“Cleaning House” is a character-driven family drama in which high-powered, compulsive Helen and her mixed-media visual artist daughter, Julia are coming together for the first time in years after Helen's mother passes away. Obeying her grandmother's dying wishes for her to look after Helen, Julia comes home bearing photos from Helen's past, opening a Pandora’s box for which Julia is unprepared.

Produced as a final student film while attending Boston University’s Center for Digital Imaging Arts, “Cleaning House” is the first independent short by writer, producer, director Catherine Giarrusso. Shot over the course of three days in March of 2010, “Cleaning House” was lensed in 1080P on the Sony EX1 with a Letus adapter and Nikon Prime Lenses. It was filmed on location at a private home in the Ridge Club of Sandwich, Massachusetts, and in Waltham, Massachusetts at the studio of artist Robert Freeman (www.robertfreemanart.com), whose work is shown in the film. “Cleaning House”’s score was composed by Lancaster, Pennsylvania native Kyle Works.

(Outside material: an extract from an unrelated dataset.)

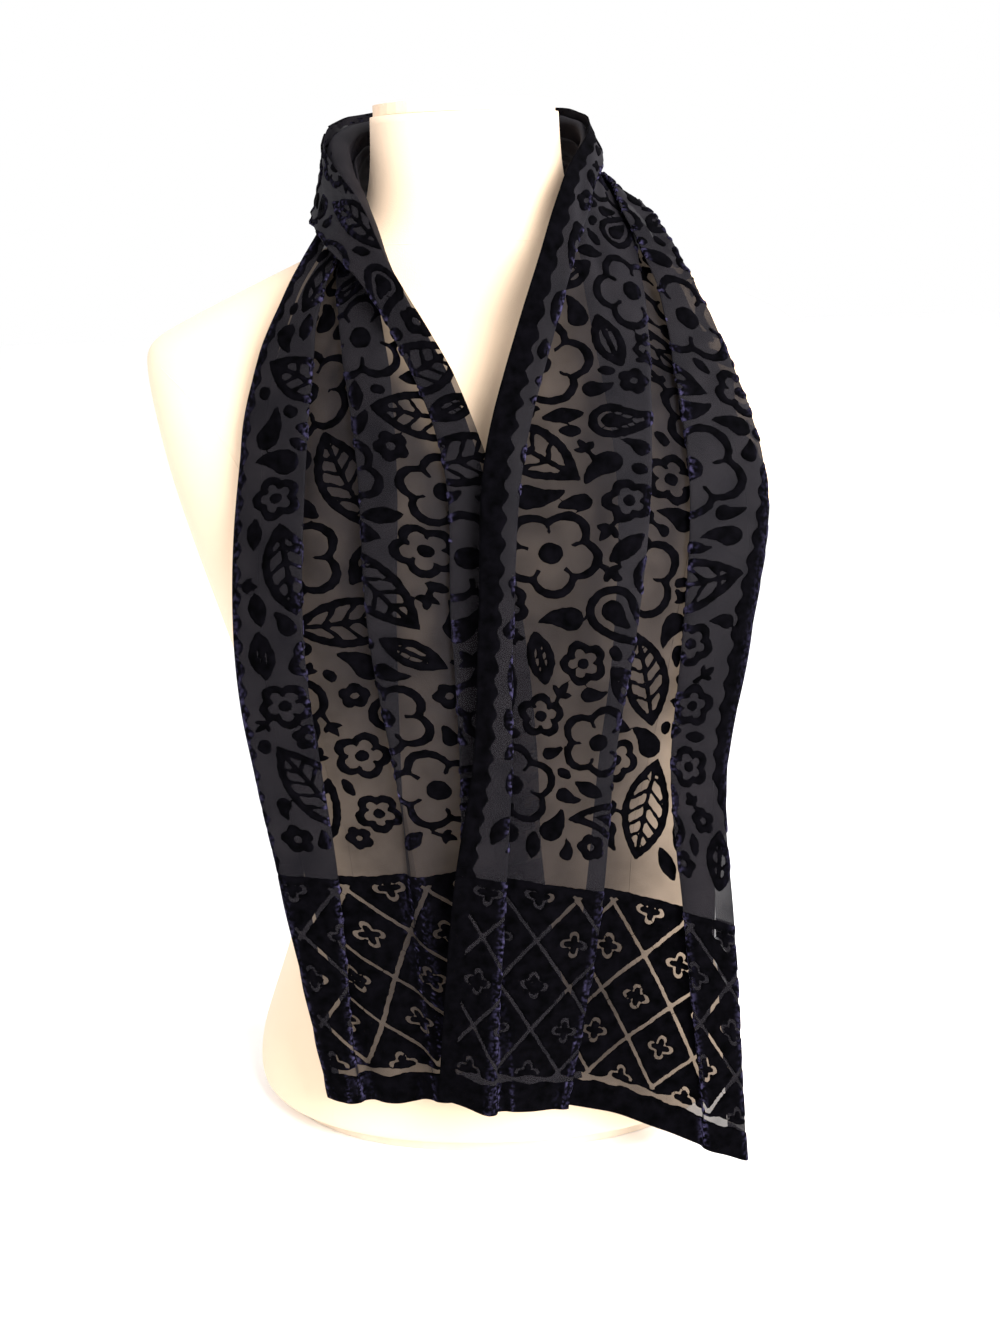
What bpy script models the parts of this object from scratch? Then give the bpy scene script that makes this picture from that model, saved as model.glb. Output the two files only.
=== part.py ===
"""A burnout velvet scarf worn on a limbless dress form.

The scarf is one narrow length of cloth. It hangs from both sides of the neck, crosses the nape, and lies
in flat overlapping pleats that open out towards the two ends. The dress form is a smooth torso with a
short neck, closed by a cap above and a board below, and it stands on that board.

Frame: metres, +Z up, the form faces -Y, and the origin is on the board's underside, midway across it and
4.5 mm behind its middle.
"""

import math

import bpy
import numpy as np

COLLECTION = "burnout_velvet_scarf_on_dress_form"

# Dress form, in metres.
SEAT_GAP = 0.0003  # between pieces that meet
BOARD_HEIGHT = 0.0137
BOARD_INSET = 0.012
CAP_HEIGHT = 0.006
CAP_INSET = 0.002
FORM_SEGMENTS = 40
FORM_STEPS = 2  # rings from one row of the table to the next
CREASE_ANGLE = 50  # in degrees; edges that turn more than this are shown as edges

# Scarf, in metres.
WALL = 0.0014
LAYER_OPEN = 0.0030  # from one layer of cloth to the next, where the scarf hangs
LAYER_GATHERED = 0.0024  # and where it is gathered round the neck
FOLD_REACH = 0.0022  # how far a fold's round edge stands past its panels
FOLD_SPAN = 2.2  # panels shorter than about this many reaches get a smaller round edge
FOLD_POINTS = 2  # points that each round edge adds to the panels' own
STRETCH_GAP = 0.0006  # along the scarf; their tilted ends leave about SEAT_GAP between two stretches
PATH_REACH = 0.004  # each way along the scarf to find which way it runs

# The form's level sections: an oval whose front and back have their own depth.
FORM_COLUMNS = ("name", "height", "half_width", "front", "back", "squareness")
FORM_ROWS = [
    ("rim underside", 0.0140, 0.1600, 0.1040, 0.0950, 2.2),
    ("rim", 0.0200, 0.1650, 0.1090, 0.1000, 2.2),
    ("hip", 0.0450, 0.1625, 0.1085, 0.1020, 2.2),
    ("high hip", 0.0900, 0.1460, 0.1010, 0.0990, 2.2),
    ("waist", 0.1500, 0.1270, 0.0890, 0.0870, 2.2),
    ("over waist", 0.2000, 0.1260, 0.0920, 0.0850, 2.2),
    ("ribs", 0.2500, 0.1360, 0.1050, 0.0890, 2.2),
    ("bust", 0.3100, 0.1530, 0.1210, 0.0970, 2.3),
    ("over bust", 0.3500, 0.1640, 0.1200, 0.1020, 2.3),
    ("chest", 0.3900, 0.1750, 0.1100, 0.1050, 2.4),
    ("underarm", 0.4300, 0.1850, 0.0960, 0.1060, 2.5),
    ("high chest", 0.4650, 0.1910, 0.0820, 0.1030, 2.6),
    ("shoulder end", 0.4900, 0.1940, 0.0700, 0.0960, 2.6),
    ("shoulder tip", 0.5060, 0.1925, 0.0600, 0.0860, 2.5),
    ("shoulder edge", 0.5170, 0.1760, 0.0540, 0.0780, 2.2),
    ("shoulder slope", 0.5320, 0.1430, 0.0520, 0.0720, 2.1),
    ("shoulder root", 0.5460, 0.1110, 0.0530, 0.0690, 2.1),
    ("neck root", 0.5590, 0.0820, 0.0550, 0.0660, 2.0),
    ("neckline", 0.5720, 0.0640, 0.0540, 0.0610, 2.0),
    ("neck", 0.5950, 0.0560, 0.0520, 0.0560, 2.0),
    ("neck top", 0.6280, 0.0540, 0.0500, 0.0530, 2.0),
]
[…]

For most of my life, I didn’t realize that my mother and father were people. To me they were my Mother and Father–capitalized. Only recently have I come to see their fallibility, and in doing so, opened the door to a new and deeper relationship with each of them. These realizations were fresh when I sat down to write “Cleaning House”, which is why I think Helen and Julia’s characters and voices were so strongly defined and speaking to me so clearly–in their own way, they were telling the story that would allow me to share this understanding with others.

“Cleaning House” is about the intergenerational inheritance of intangible things like denial and personal problems, but, beyond that, it is about acceptance. So often we see portrayed the fable of the rigid parent who–by the end of the story, film, after-school special–learns to accept their artistic and scattered child. “Cleaning House” explores the true meaning of unconditional love–the kind that goes both ways. Acceptance is a not one-sided virtue reserved for opening one’s mind to unconventional, creative types. It is just as pertinent and emotionally fulfilling a process to learn to accept people regardless of their temperament. The old adage “you can’t choose your family” touches on why these issues are magnified within the family structure. Multiple generations of individuals, sometimes with vastly varied personalities, and all with their own issues and hang-ups are thrust together and expected to be shining examples to each other of how to live. What a perfect recipe for conflict. There is no better place therefore, than right at home to practice unconditional love with no “buts”, accepting someone for exactly who they are–flaws and all.

My hope is that Helen and Julia’s journey will inspire men and women alike to reflect on their relationships and to see their loved ones in a new light.